Investing in bitcoins may eventually get easier. Venture capitalists Cameron and Tyler Winklevoss, who famously contested Mark Zuckerburg's ownership of Facebook, this year filed papers with the Securities and Exchange Commission to start an exchange-traded fund for bitcoins. Should it be approved, the Winklevoss Bitcoin Trust would allow investors to buy and sell shares representing partial ownership of the trust's bitcoins in the same they would a stock.
Regulation of 'money transmitters'
New regulatory scrutiny is another potential wild card for bitcoin users and investors.
Earlier this year, the Financial Crime Enforcement Network, an agency of the U.S. Treasury, released guidance saying it considers any company that converts bitcoins into real currencies to be "money transmission services," meaning they're subject to stringent laws designed to prevent money laundering.
"Someone who uses a bitcoin for his own purposes, that person would not be regulated," says Kevin Levy, an attorney with the law firm Gunster. "But when you start to move money on behalf of a third party -- you take bitcoins and exchange them for some other currency -- now you become a money transmitter."
While the FinCen guidance is aimed at exchanges such as Coinbase and Mt.Gox rather than users, the availability and cost of those exchanges ultimately affects how easy and cost-effective it is to invest in bitcoins.
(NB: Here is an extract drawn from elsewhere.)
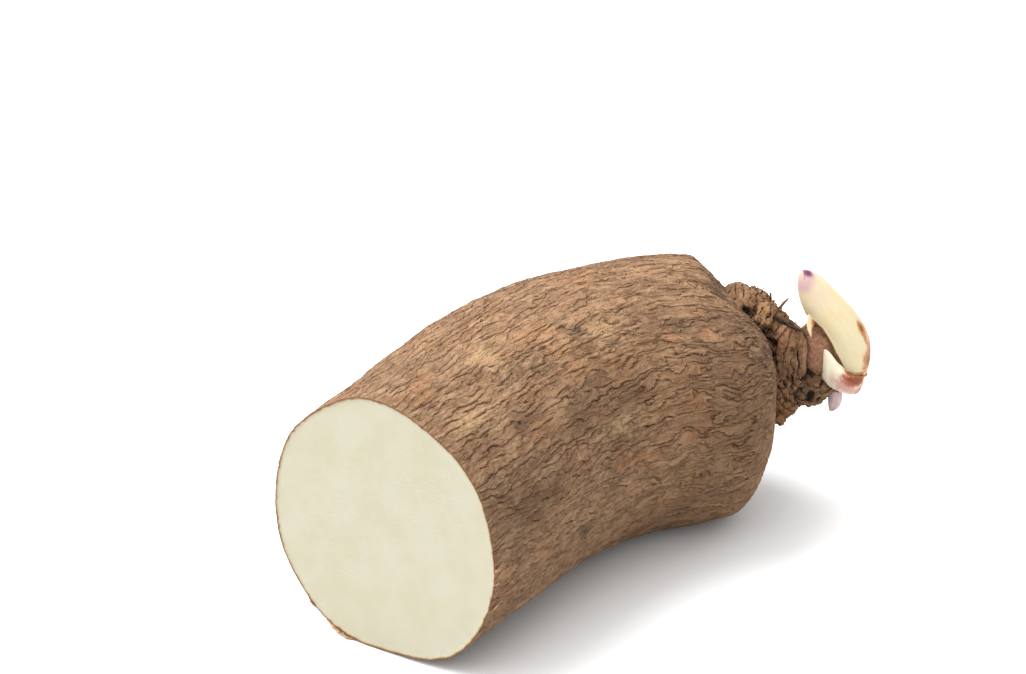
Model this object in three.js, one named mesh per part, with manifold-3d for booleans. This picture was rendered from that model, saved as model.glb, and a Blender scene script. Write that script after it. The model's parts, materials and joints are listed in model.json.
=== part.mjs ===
// A cut yam (the crown half of a white yam), lying on its side, with one young shoot.
// Units are millimetres, +Z is up, and +X runs from the cut face towards the crown.
// The origin is the middle of the footprint box, on the surface that the yam lies on.
//
// Pieces: the tuber with its flat cut face, the woody crown (the old stem base), the shoot
// in its sheath, the outer scale leaf round the foot of the shoot, a young root bud, and
// the wiry old root stubs that stand on the crown.

import * as THREE from "three";
import { mergeVertices } from "three/addons/utils/BufferGeometryUtils.js";
import Module from "manifold-3d";

const wasm = await Module();
wasm.setup();
const { Manifold, Mesh: SolidMesh } = wasm;

const { lerp, degToRad } = THREE.MathUtils;
const V = (x, y, z) => new THREE.Vector3(x, y, z);
const UP = V(0, 0, 1);
const direction = (degrees) => V(1, 0, 0).applyAxisAngle(UP, degToRad(degrees));

// ---------- driving dimensions ----------
const CLEARANCE = 0.4; // the gap kept between neighbouring pieces
const CUT_RADIUS = 52.3;
const SHOULDER_RADIUS = 55.5;
const RESTING_SINK = 1.1; // how far the resting flat cuts into the round underside

// The tuber's axis in plan, from the middle of the cut face to the shoulder:
// X, Y and, in the third place, the heading of the section there in degrees.
const AXIS_IN_PLAN = [
  V(0, 0, 12.6),
  V(28.7, 7.3, 15.6),
  V(57.1, 15.5, 16.2),
  V(85.7, 22.9, 11.6),
  V(115.1, 26.2, 0.3),
  V(144.3, 22.3, -16.1),
  V(170.9, 9.6, -35.1),
];
const CROWN_SEAT = V(203.2, -8.3, 64.3); // the middle of the blunt end, where the crown sits
const CROWN_HEADING = -39; // the way the crown points, in degrees
const BODY_LENGTH = 178; // from the cut face to the shoulder, along the bent axis
const DOME_LENGTH = 38; // from the shoulder to the crown's seat

// The end of the tuber is a superellipse: blunt, but sloping away on its upper side, with a
// shallow dent in its brow, and it dips in round the crown's seat.
const DOME_POWER = { blunt: 2.6, sloping: 1.03, upperSide: 1.35 };
const BROW_ROUNDING = 0.12; // how softly the body turns into the dome, as a share of its length
const BROW_DENT = { depth: 2.7, beyond: 5.6, length: 9.2, angle: 1.15, width: 1.4 };
const SEAT_DIP = { depth: 7, radius: 29.5 };

// Slow swellings of the section: amplitude in mm, waves round, waves along, phase.
const SWELLS = [
  [0.8, 2, 0, 3.1],
  [0.7, 3, 0.3, 1.6],
  [0.5, 4, -0.4, 3.0],
  [0.6, 2, 1.1, 0.4],
  [0.5, 5, 0.9, 5.2],
  [0.4, 7, -1.3, 2.2],
];

const TUBER_SEGMENTS = 52;
const BODY_RINGS = 20;
const DOME_RINGS = 13;

// ---------- helpers ----------
const smoothCurve = (points) =>
  new THREE.CatmullRomCurve3(points, false, "catmullrom", 0.5);

// Moves every vertex of a geometry, and joins the vertices that then coincide.
function reshape(geometry, place) {
  const position = geometry.getAttribute("position");
  const vertex = V(0, 0, 0);
  for (let i = 0; i < position.count; i++) {
    vertex.fromBufferAttribute(position, i);
    const placed = place(vertex);
    position.setXYZ(i, placed.x, placed.y, placed.z);
  }
  geometry.deleteAttribute("normal");
  geometry.deleteAttribute("uv");
  return mergeVertices(geometry, 1e-3);
}

function toSolid(geometry) {
  return new Manifold(
    new SolidMesh({
      numProp: 3,
      vertProperties: new Float32Array(geometry.getAttribute("position").array),
      triVerts: new Uint32Array(geometry.index.array),
    }),
  );
}

function toGeometry(solid) {
  const { numProp, vertProperties, triVerts } = solid.getMesh();
  const count = vertProperties.length / numProp;
  const positions = new Float32Array(count * 3);
  for (let i = 0; i < count; i++) {
    positions.set(vertProperties.subarray(i * numProp, i * numProp + 3), i * 3);
  }
  const geometry = new THREE.BufferGeometry();
  geometry.setAttribute("position", new THREE.BufferAttribute(positions, 3));
  geometry.setIndex(new THREE.BufferAttribute(triVerts, 1));
  geometry.computeVertexNormals();
  return geometry;
}

// The largest of a solid's separate bodies: a cut may leave slivers behind.
function mainBody(solid) {
  return solid.decompose().reduce((a, b) => (a.volume() > b.volume() ? a : b));
}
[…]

"The cost to operate a bitcoin platform or be an exchanger or administrator of bitcoin, that cost will go up and probably go up exponentially if you fall under this regulatory regime," says Andres A. Fernandez, a co-leader of the banking and financial services group at Gunster.
"When there's regulation put in place, people pause, and that usually has an effect," Levy says. "Any little issue causes huge fluctuations."